### GIVEN DATA
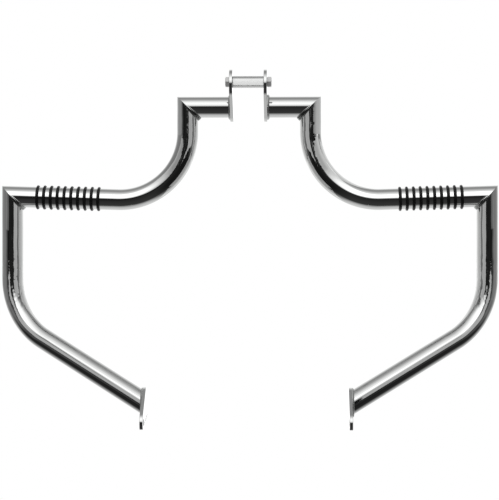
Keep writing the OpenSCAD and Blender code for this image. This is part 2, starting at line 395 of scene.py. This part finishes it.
def break_rims(bm, width, least=math.radians(35), segments=2):
    """Rounds the sharp edges off by width."""
    bmesh.ops.recalc_face_normals(bm, faces=bm.faces)
    rims = [edge for edge in bm.edges if edge.calc_face_angle(0) > least]
    bmesh.ops.bevel(
        bm, geom=rims, offset=width, affect="EDGES", segments=segments, profile=0.5, material=-1,
    )


def set_down(bm, name, material, nodes):
    """Makes the mesh a piece of the frame, in place of its CAD nodes."""
    bmesh.ops.recalc_face_normals(bm, faces=bm.faces)
    mesh = bpy.data.meshes.new(name)
    bm.to_mesh(mesh)
    mesh.shade_smooth()
    mesh.set_sharp_from_angle(angle=sharp_from)
    mesh.materials.append(material)
    piece = bpy.data.objects.new(name, mesh)
    bpy.context.scene.collection.objects.link(piece)
    shading = piece.modifiers.new("even_shading", "WEIGHTED_NORMAL")
    shading.keep_sharp = True
    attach(piece, "root")
    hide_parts(*nodes)
    return piece


def set_down_both(bm, name, material, node, lit_as=()):
    """The right-hand piece, and its mirror image on the left. The cards for lit_as light both."""
    for hand, side in (("_right", 1), ("_left", -1)):
        piece = set_down(bm, name + hand, material, [node + hand])
        for pieces in lit_as:
            lit_pieces[side][pieces].objects.link(piece)
        bmesh.ops.scale(bm, vec=(-1, 1, 1), verts=bm.verts)
    bm.free()


chrome = polished_chrome("polished_chrome", above_the_bars, above_the_bars)


def cut_stub():
    """The right-hand stub tube, square at the tab and mitred at the corner."""
    bm = bmesh.new()
    start = Vector((upper_face_x, tube_depth, stub_height))
    for radius in (tube_radius, bore_radius):
        ring = start_tube(bm, start, Vector((1, 0, 0)), radius)
        run_straight(bm, ring, Vector((upright_x + 2 * tube_radius - upper_face_x, 0, 0)))
    saw_off(bm, inner_corner, -inner_mitre)
    close_end(bm, start, Vector((1, 0, 0)))
    close_end(bm, inner_corner, inner_mitre)
    break_rims(bm, rim_break)
    return bm


set_down_both(cut_stub(), "stub_tube", chrome, "stub")

# The arms. One bent tube on each side: an upright mitred to the stub, a wide
# bend, and the grip, which rises a little outward and has ten turned grooves.
corner_drop = 0.1337
leg_x = 0.356
grip_rise = math.radians(1.7)
arm_bend_radius = 0.1016
arm_bend_steps = 64
ring_count = 10
ring_pitch = 0.0102
first_ring = 0.0385
ring_section = 0.004
groove_depth = 0.0017
groove_play = 0.00015
groove_lip = 0.00025
arm_waved = (-0.150, -0.110)
arm_wrinkled = (-0.150, -0.020)
arm_wrinkle_share = 0.42

outer_corner = Vector((leg_x, tube_depth, stub_height - corner_drop))
grip = Vector((math.cos(grip_rise), 0, math.sin(grip_rise)))
arm_bend_centre = Vector((
    upright_x + arm_bend_radius,
    tube_depth,
    outer_corner.z - (leg_x - upright_x - arm_bend_radius) * math.tan(grip_rise)
    + arm_bend_radius / math.cos(grip_rise),
))
grip_length = (outer_corner - arm_bend_centre).dot(grip)
outer_mitre_angle = math.radians(45) + grip_rise / 2
outer_mitre = Vector((-math.sin(outer_mitre_angle), 0, math.cos(outer_mitre_angle)))
groove_width = ring_section + 2 * groove_play
groove_radius = tube_radius - groove_depth


def ring_middle(ring):
    """The point on the axis at the middle of a ring of edges."""
    corners = {vert for edge in ring for vert in edge.verts}
    return sum((vert.co for vert in corners), Vector()) / len(corners)


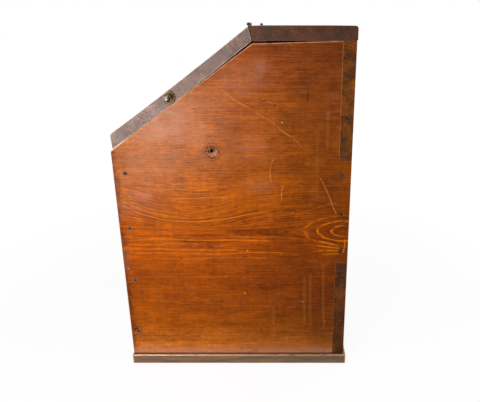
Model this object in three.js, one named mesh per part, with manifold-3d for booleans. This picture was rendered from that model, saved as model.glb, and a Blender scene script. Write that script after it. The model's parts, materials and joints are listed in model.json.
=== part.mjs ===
// Slant-lidded apothecary box. A pine carcase stands on a bottom board with rounded edges. Its flat top is
// nailed down over a rail, and a sloping lid swings on two brass butt hinges let into the joint between them.
// Millimetres, +Z up. The front faces -Y, and the origin is the middle of the bottom board's underside.
import * as THREE from "three";
import { mergeVertices } from "three/addons/utils/BufferGeometryUtils.js";
import Module from "manifold-3d";

const wasm = await Module();
wasm.setup();

// Carcase
const bodyWidth = 480;
const bodyDepth = 380;
const bodyForward = 1; // how far the carcase stands forward of the bottom board's middle
const sideThickness = 20;
const frontThickness = 22;
const backThickness = 20;
const backRise = 540.5; // height of the carcase above the bottom board, at the back
const frontRise = 375; // the same, at the front
const topEdgeFall = THREE.MathUtils.degToRad(1.6); // a side's top edge falls this much towards the front
const tabFootRise = 181.5; // the tab of each side that is let into the back panel
const tabHeadRise = 358.5;

// Old screw hole in each side, where a lid hook was once held
const hookHoleRadius = 3.2;
const hookHoleDepth = 14;
const hookHoleSetback = 158.7;
const hookHoleRise = 375.6;
const hookDentRadius = 9.5;
const hookDentDepth = 0.4;

// Bottom board
const baseThickness = 20;
const baseSideReach = 6.5; // how far it stands out past the sides
const baseEndReach = 3; // the same, past the front and the back, on average
const baseTopRounding = 4;
const baseFootRounding = 5;
const baseCornerRounding = 4;

// Flat top
const topThickness = 21;
const topSideReach = 1;
const topBackReach = 1;
const topBackRounding = 5;
const topUnderRounding = 2;
const topFrontRounding = 1;

// Rail under the flat top's front edge, with its ends let into the sides
const railThickness = 20;
const railDepth = 22;
const railSetback = 1; // behind the flat top's lower front edge
const railHousing = 8; // how far each end is let into its side

// Lid, a wide board that has cupped, so that its middle rests on the sides and its two ends stand clear
const lidThickness = 19.5;
const lidSideInset = 1;
const lidNoseInset = 3.5; // from the front of the box to the lid's lower corner
const lidNoseLean = THREE.MathUtils.degToRad(3.5);
const lidNoseRounding = 3;
const lidNoseGap = 1; // between the slope of the sides and the lid's lower corner
const lidHeadGap = 2.9; // the same, under the hinge axis
const lidSeatGap = 0.3; // the same, where the lid rests
const axisOverLid = 2.2; // the hinge axis above the lid's upper face

// Joint between the flat top and the lid, which leans back towards its foot
const axisSetback = 220.8; // from the front of the box to the hinge axis
const axisOverTop = 2.1;
const jointLean = THREE.MathUtils.degToRad(12);
const jointGap = 1.5;

// Butt hinges, one at each end of the joint
const hingeLength = 50;
const hingeInset = 1; // from the lid's end to the hinge
const barrelRadius = 2.35;
const pinRadius = 1.1;
const pinClearance = 0.1;
const leafThickness = 1.1;
const leafGap = 0.3;
const leafDepth = 11; // from the hinge axis down to the leaf's edge
const knuckleGap = 0.3;
const knuckleCount = 5;
const barrelClearance = 0.4;
const pocketClearance = 0.2;

// Hinge screws
const screwRadius = 1.1;
const screwHeadRadius = 2.1;
const screwLength = 7.5;
const screwPointLength = 2.5;
const screwSlotWidth = 0.7;
const screwSlotDepth = 0.5;
const screwDepthNear = 7.1; // down the leaf from the axis, for the outer screws
const screwDepthFar = 8.4; // the same, for the middle screw
const screwShares = [-0.33, 0, 0.33]; // along the leaf, as shares of the hinge's length
const screwClearance = 0.1;

// Lid knobs, each a ball on a stem over a round rose, screwed into the lid's edge
const knobReach = 124; // up the lid from its lower corner
const roseRadius = 9.5;
const roseRimRadius = 7.8; // where its raised rim is highest
const roseRimHeight = 2.6;
const roseDishRadius = 5.6; // the flat bottom of its dish
const roseThickness = 1.3;
const knobBallRadius = 5;
const knobBallReach = 14; // from the lid's edge to the ball's centre
const knobStemRadius = 2.3;
const knobFootRadius = 3.6;
const knobFootThickness = 1.4;
const knobShankRadius = 1.8;
const knobShankLength = 18;
const knobClearance = 0.2;

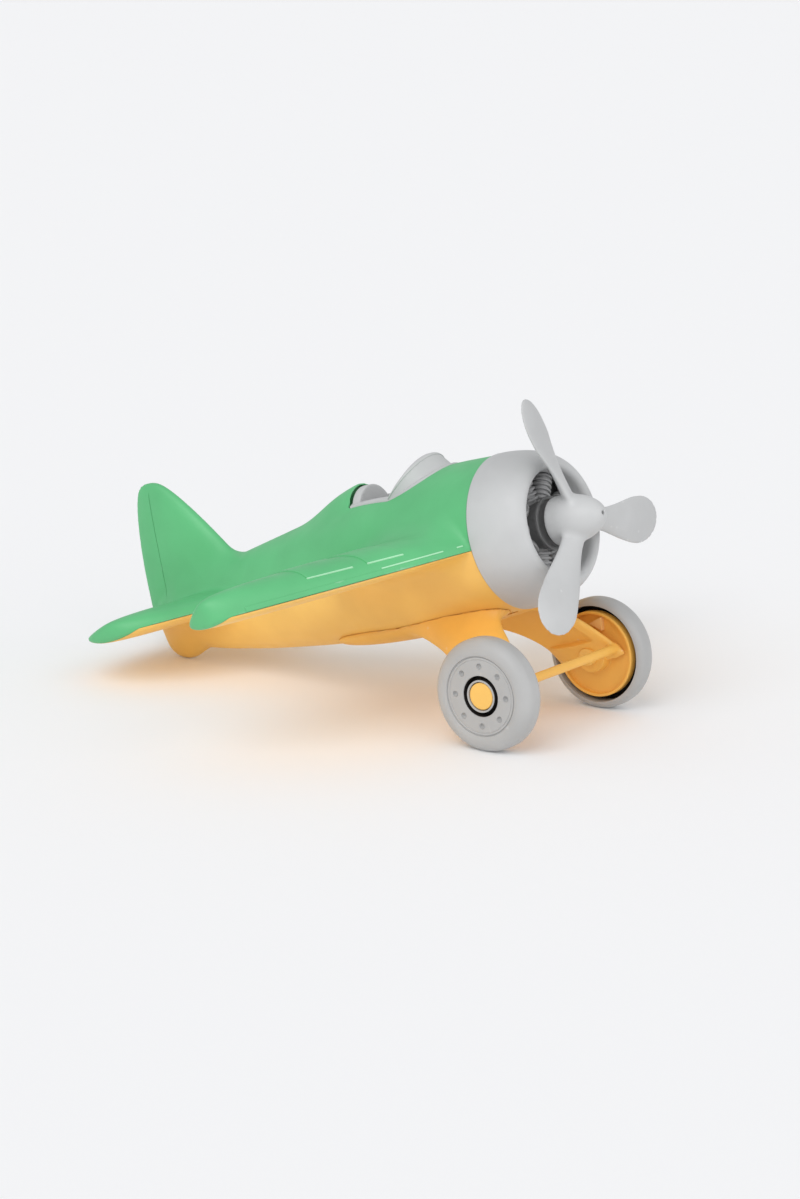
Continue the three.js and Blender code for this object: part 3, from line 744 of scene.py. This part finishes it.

### REQUIREMENTS
The lines to return run from the one containing "Model this object" down to the one containing "const baseCornerRounding = 4;"; give them exactly, both included, and no others.

### FINAL RESULT
Model this object in three.js, one named mesh per part, with manifold-3d for booleans. This picture was rendered from that model, saved as model.glb, and a Blender scene script. Write that script after it. The model's parts, materials and joints are listed in model.json.
=== part.mjs ===
// Slant-lidded apothecary box. A pine carcase stands on a bottom board with rounded edges. Its flat top is
// nailed down over a rail, and a sloping lid swings on two brass butt hinges let into the joint between them.
// Millimetres, +Z up. The front faces -Y, and the origin is the middle of the bottom board's underside.
import * as THREE from "three";
import { mergeVertices } from "three/addons/utils/BufferGeometryUtils.js";
import Module from "manifold-3d";

const wasm = await Module();
wasm.setup();

// Carcase
const bodyWidth = 480;
const bodyDepth = 380;
const bodyForward = 1; // how far the carcase stands forward of the bottom board's middle
const sideThickness = 20;
const frontThickness = 22;
const backThickness = 20;
const backRise = 540.5; // height of the carcase above the bottom board, at the back
const frontRise = 375; // the same, at the front
const topEdgeFall = THREE.MathUtils.degToRad(1.6); // a side's top edge falls this much towards the front
const tabFootRise = 181.5; // the tab of each side that is let into the back panel
const tabHeadRise = 358.5;

// Old screw hole in each side, where a lid hook was once held
const hookHoleRadius = 3.2;
const hookHoleDepth = 14;
const hookHoleSetback = 158.7;
const hookHoleRise = 375.6;
const hookDentRadius = 9.5;
const hookDentDepth = 0.4;

// Bottom board
const baseThickness = 20;
const baseSideReach = 6.5; // how far it stands out past the sides
const baseEndReach = 3; // the same, past the front and the back, on average
const baseTopRounding = 4;
const baseFootRounding = 5;
const baseCornerRounding = 4;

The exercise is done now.